Langlinais had been considering returning to Lafayette to record, when his friend, producer/guitarist D.L. Duncan asked him to go there for a day and cut some tracks with Grammy-winning engineer Tony Daigle (Derek Trucks, James McMurtry, Jon Cleary). They would just lay down a couple of covers, and see if they liked working together. Brought along from Nashville were a bassist, Ron Eoff (Cate Brothers, Jo-El Sonnier, Levon Helm) and a keyboard player, Patterson Barrett (Gurf Morlix, Buddy Miller), with drummer Brian Brignac (Sonny Landreth), picked up in Lafayette.

“We weren’t sure it would turn into a record” Langlinais recalls. “It was just to see how much fun we could have. We were planning on going back to Tennessee the next day, but there was an ice storm in Nashville. None of us could get back, so we ended up tracking for three full days.”

In addition to the stellar quality of the playing and singing, what distinguishes the resulting Right Hand Road is its level of songwriting. The tunes tell timeless stories while adding new twists. William Bell’s classic “Every Day Is a Holiday” has been covered by everyone from Warren Haynes to RZA, but few since Bell himself have brought the well of authentic Southern soul feeling Langlinais and company evidence here.

“Wilson Pickett’s ‘Green Grass’ has become a Zydeco standard, but not like we did it,” says Langlinais. “Brian and Tony came up with a groove that went in a different direction, and Ron did a tic-tack thing on bass that made us feel this could be the beginning of a great record.”

Though the singer had more covers in his iTunes library, producer D.L. Duncan felt they should write some tunes of their own. “D.L. had some scratch lyrics for a couple of songs,” says Langlinais. “We would come up with a groove, take a little break, D.L. would come back with a lyric that he thought would fit, and I would start singing it. We wrote ‘Louisiana Love,’ ‘My One Desire,’ and the two acoustic songs, ‘Right Hand Road’ and ‘Our Love Is Slippin’ Away,’ in the studio while we were tracking.” Their work sits comfortably next to the covers, displaying the same simplicity mixed with an emotional depth that makes this kind of music so enduring.

“…his blues have redemption, and his vocals reveal an approachable spiritual lightness rather than dwell in bitter self-pity.” – Music News Nashville

Back in Nashville, Langlinais and Duncan decided they needed two more songs to round out the record, so “Tucumcari Tonight” and “You Can’t Say I Didn’t Love You” were recorded at the Dog House with Lynn Williams (Delbert McClinton, Marcia Ball) on drums, Steve Conn (Sonny Landreth, Keith Urban) on keys, James Pennebaker (Delbert McClinton, Lee Roy Parnell) on guitar, and Eoff on bass.

“To me, the record symbolizes getting to go back home,” Langlinais says. “If you are from New York and say, ‘I need a sandwich from Katz’s Deli,’ people from New York can taste that sandwich.

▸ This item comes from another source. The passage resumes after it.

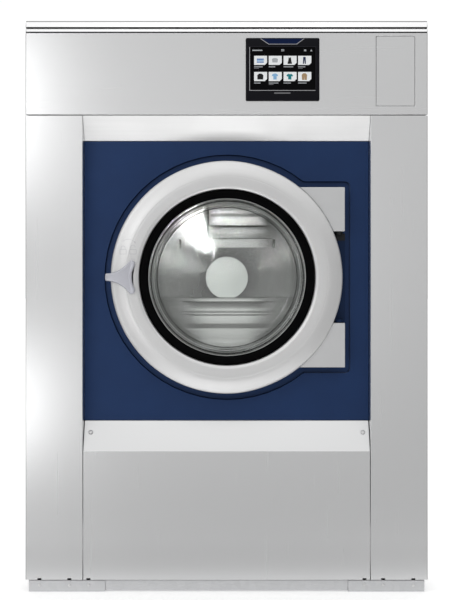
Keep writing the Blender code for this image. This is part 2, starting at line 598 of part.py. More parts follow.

Likewise, if you’re from Lafayette, and I say, ‘I’m hungry for an Old Tyme Grocery po’ boy,’ you know the flavor. Going back to Lafayette meant working with people who have the same set of references. I have worked with people who can play a second line groove, but with these musicians, it was so much easier to express the minutiae that make a groove specific.”

It is this kind of attention to detail that renders Right Hand Road special. You don’t have to be a music scholar or musician to feel in your heart and bones how getting the specifics right adds to the music’s impact. This recording could only have come from someone with Louisiana music in his DNA.

“I was born and raised there, and my family was one of the first families to get land grants there,” says Langlinais. “My bloodline is only Acadian and French. Going home to Lafayette and doing the music that I’m about was a full circle.”